As has been the case with the previous couple of books, The Duke with the Dragon Tattoo’s biggest draw was Derek Perkins, who I know can be relied upon to provide a strong, intuitive performance of whatever book he reads. Sadly, the romance genre is letting him down at the moment, as I can’t recall the last time I heard him narrate a story that was worthy of his considerable talent. Here, he somehow manages to mute the purplest of the prose to a degree, possibly because every sentence he utters is full of the sort of conviction that communicates itself to the listener; you believe it because he’s saying it. His pacing is excellent, his characterisations appropriate and the narrative portions of the story are expressive and subtly nuanced. The Rook is given an appropriately smooth yet largely unemotional tone throughout the majority of the story, which works well to delineate a man who has no memory of his past and professes to be devoid of emotion, and Mr. Perkins differentiates expertly between all the male characters, especially in the later scenes which feature characters we’ve met before such as Blackwell and Morley.

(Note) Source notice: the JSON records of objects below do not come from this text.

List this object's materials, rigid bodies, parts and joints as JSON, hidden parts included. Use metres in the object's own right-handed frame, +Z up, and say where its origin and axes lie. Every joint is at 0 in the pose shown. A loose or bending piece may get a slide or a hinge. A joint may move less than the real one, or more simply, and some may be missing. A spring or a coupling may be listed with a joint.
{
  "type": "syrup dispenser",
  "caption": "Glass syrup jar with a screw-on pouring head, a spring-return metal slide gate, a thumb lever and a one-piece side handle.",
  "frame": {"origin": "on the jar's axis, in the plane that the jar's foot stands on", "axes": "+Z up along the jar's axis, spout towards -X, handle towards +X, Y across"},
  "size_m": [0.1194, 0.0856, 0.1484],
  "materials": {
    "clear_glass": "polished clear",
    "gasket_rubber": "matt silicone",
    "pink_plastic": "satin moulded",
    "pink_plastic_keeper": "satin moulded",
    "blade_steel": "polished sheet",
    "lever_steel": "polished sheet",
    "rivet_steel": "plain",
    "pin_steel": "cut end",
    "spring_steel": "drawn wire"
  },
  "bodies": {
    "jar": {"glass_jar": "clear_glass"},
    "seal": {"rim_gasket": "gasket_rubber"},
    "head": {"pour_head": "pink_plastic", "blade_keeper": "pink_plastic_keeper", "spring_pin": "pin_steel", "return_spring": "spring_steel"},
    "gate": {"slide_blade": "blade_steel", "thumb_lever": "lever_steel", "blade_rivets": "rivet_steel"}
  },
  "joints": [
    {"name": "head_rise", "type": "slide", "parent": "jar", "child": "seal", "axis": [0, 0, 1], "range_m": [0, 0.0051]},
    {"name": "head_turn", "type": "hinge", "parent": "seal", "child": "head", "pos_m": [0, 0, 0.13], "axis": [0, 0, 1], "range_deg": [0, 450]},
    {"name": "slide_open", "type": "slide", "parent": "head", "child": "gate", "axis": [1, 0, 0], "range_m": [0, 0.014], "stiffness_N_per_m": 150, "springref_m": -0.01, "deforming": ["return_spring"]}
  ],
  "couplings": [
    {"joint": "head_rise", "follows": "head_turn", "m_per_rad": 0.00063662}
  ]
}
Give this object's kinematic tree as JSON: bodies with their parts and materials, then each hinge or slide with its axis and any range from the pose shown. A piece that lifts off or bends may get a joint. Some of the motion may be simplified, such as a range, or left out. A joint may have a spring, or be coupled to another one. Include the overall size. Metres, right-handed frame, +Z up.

His female voices are good, too – Lorelai is softly spoken but can be fierce when she has to be, and it’s easy to tell her dialogue from that of Lady Veronica, her sister-in-law, whose voice is just a little bit lower in pitch than Lorelai’s.

If you’re following the Victorian Rebels series in audio, then I suspect you may want to pick up The Duke with the Dragon Tattoo for the sake of completeness – although in all honestly, I can’t really recommend it for anything other than the narration.